Federer's ex-coach defends Djokovic from criticism: "It's a psychological problem"

Ivan Ljubicic, former coach of the Swiss Maestro, analyzed the moment he is facing against the Serbian champion

by Lorenzo Ciotti
Federer's ex-coach defends Djokovic from criticism: "It's a psychological problem"
© Clive Brunskill / Staff Getty Images Sport

Criticizing Novak Djokovic for not having won anything or not having played well in the first three months of the year (and at 37 years old!) is ridiculous, considering how much he has achieved in his career and how much he has shown in 2023.

Of course, comparing the dominant player admired last season with the insecure one seen between January and March 2024 is at the same time inversely proportional. The climax came a few days ago as a twist: Nole and his historic coach Goran Ivanisevic unexpectedly and sensationally ended their professional relationship.

Ivan Ljubicic, the former coach of Swiss Maestro Roger Federer, also analyzed the negative moment of the Serbian champion, underlining how Djokovic is suffering psychologically, but has not forgotten how to play tennis.

In an interview granted to the newspaper La Gazzetta dello Sport, the Croatian coach and former player also explained how he is convinced that Nole will be able to recover with the climax of the season.

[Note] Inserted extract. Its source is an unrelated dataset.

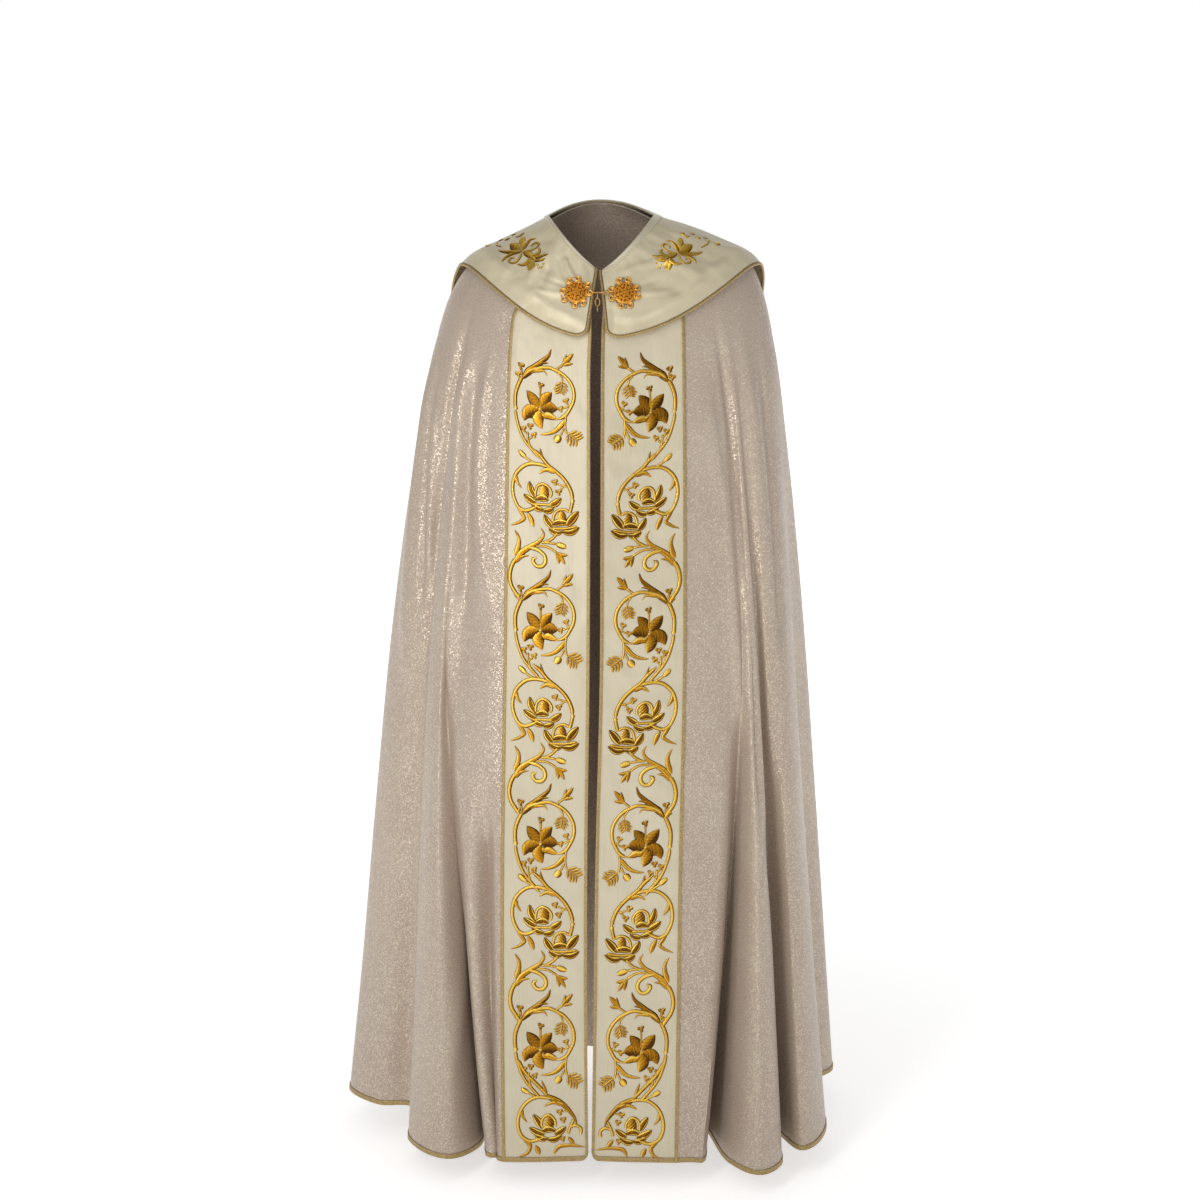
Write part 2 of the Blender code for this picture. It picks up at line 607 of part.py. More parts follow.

"His is a psychological problem, he certainly hasn't forgotten how to play tennis. Undoubtedly Nole must have the fire inside, otherwise he's missing something. But I'm convinced that as his real goals for the season, the Roland Garros, get closer, Wimbledon and the Olympics, he will bounce back," he told.

Novak Djokovic
Novak Djokovic© Clive Brunskill / Staff Getty Images Sport

Djokovic began preparing for the clay court season in Belgrade and is expected to return to the court at the ATP Masters 1000 in Monte Carlo, an event scheduled for April 7-14. Last year, at the Monte Carlo Rolex Masters, Lorenzo Musetti eliminated him from the tournament in the round of 16, winning with a score of 4-6, 7-5, 6-4.

It's uncommon to see Novak Djokovic not lift a trophy in the first half of a season. Yet, the Serbian champion started 2024 without winning any titles despite the three tournaments played.

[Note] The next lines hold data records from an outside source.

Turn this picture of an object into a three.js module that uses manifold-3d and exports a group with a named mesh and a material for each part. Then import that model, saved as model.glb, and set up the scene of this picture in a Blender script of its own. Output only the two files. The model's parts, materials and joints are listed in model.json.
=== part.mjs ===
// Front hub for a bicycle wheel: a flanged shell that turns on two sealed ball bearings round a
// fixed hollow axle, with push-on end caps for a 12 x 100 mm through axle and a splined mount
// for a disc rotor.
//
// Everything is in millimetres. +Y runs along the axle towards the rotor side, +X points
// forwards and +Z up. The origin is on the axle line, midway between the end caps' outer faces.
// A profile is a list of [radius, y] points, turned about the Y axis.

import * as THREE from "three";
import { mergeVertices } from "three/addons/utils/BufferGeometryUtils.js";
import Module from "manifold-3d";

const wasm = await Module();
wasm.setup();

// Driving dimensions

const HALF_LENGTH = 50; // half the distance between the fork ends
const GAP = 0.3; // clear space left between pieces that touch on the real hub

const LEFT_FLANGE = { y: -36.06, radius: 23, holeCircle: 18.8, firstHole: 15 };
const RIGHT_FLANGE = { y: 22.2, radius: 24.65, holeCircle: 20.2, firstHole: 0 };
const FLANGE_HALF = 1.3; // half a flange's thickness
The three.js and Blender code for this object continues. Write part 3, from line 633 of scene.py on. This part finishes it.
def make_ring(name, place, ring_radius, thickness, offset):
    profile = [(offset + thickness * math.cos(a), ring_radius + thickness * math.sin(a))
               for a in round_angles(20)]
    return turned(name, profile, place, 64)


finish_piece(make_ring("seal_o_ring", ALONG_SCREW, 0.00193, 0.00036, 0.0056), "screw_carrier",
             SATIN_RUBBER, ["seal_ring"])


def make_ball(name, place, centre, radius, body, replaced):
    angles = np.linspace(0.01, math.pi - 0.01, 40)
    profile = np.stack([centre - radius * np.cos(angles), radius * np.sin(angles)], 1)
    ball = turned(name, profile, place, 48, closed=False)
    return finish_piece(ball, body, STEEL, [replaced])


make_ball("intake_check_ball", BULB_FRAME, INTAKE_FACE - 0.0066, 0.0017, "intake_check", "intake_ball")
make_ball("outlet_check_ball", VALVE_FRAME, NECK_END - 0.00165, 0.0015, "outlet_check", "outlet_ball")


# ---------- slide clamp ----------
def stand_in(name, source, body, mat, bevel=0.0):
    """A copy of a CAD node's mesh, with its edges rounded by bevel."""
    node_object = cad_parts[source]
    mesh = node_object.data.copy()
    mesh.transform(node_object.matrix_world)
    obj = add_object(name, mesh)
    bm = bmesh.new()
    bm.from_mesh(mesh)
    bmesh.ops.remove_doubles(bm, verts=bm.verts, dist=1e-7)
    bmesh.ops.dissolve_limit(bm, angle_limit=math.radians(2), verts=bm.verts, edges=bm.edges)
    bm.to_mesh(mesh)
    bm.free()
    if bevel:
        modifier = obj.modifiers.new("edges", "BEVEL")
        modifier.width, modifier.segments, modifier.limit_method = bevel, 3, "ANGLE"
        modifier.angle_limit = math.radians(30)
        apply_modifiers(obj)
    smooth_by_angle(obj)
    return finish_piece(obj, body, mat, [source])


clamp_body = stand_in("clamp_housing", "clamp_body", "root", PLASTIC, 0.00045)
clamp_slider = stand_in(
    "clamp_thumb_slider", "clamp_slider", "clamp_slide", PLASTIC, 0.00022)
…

Djokovic opened his year by representing Serbia in the United Cup and his team, with the Belgrade native, was unable to bring the match to the decisive double against Alex de Minaur and surrendered in the quarter-finals against Australia.

In Melbourne, the 36-year-old subsequently lost for the first time in the semi-final, losing in four sets to eventual champion Jannik Sinner. The result that surprised everyone, however, materialized at the ATP Masters 1000 in Indian Wells, where his journey ended in the third round due to the unexpected defeat against Luca Nardi.

But now the question is: who will coach Novak Djokovic?

"I still don't have a clear idea of who the new coach will be, nor if there will be one. I've had coaches since I was a kid, now I try to feel for myself what I need, what I feel most comfortable with at my ease. You will be notified if someone joins the team.

First of all Goran is my friend for life, mine and my family. He is a very dear person to me, the end of our professional collaboration does not mean that our friendship ends. We have reached a point where we have exhausted our cooperation after almost five years.

Together we wrote the history of our sport, we won the Slams, ended seasons as number one in the world, but we also went through trials and tribulations: disqualification at the US Open, deportation from Australia.

I will always remember that he was there for me as a person, as a human being first and foremost, and that he brought the right set of values to our relationship. This type of chemistry was followed by great results. I wish Goran all the best," underlined the Serbian champion in a press conference dedicated to Legend, a documentary about his junior mentor Nikki Pilic.

Novak Djokovic
Novak Djokovic© Clive Brunskill / Staff Getty Images Sport

Only a few days earlier, Nole had made the professional relationship with Ivanisevic official through an Instagram post.

"I remember clearly the moment I invited Goran to be part of my team. It was back in 2018, and Marian and I were looking to innovate and bring some serve magic to our duo. In fact, not only we brought serve, but also lots of laughter, fun, year end no1 rankings, record breaking achievements and 12 more Grand Slams (and a few finals) to the count since then.Did I mention a bit of drama too?

Goran and I decided to stop working together a few days ago. Our on court chemistry had its ups and downs, but our friendship was always rock solid. In fact, I am proud to say (not sure he is) that apart from winning tournaments together, we also had a side battle in Parchisi going on… for many years. And - that tournament never stops for us."

Among the most accredited to become the Serbian's new coaches are, at the moment, two of his coaching forms: Marian Vajda and Boris Becker.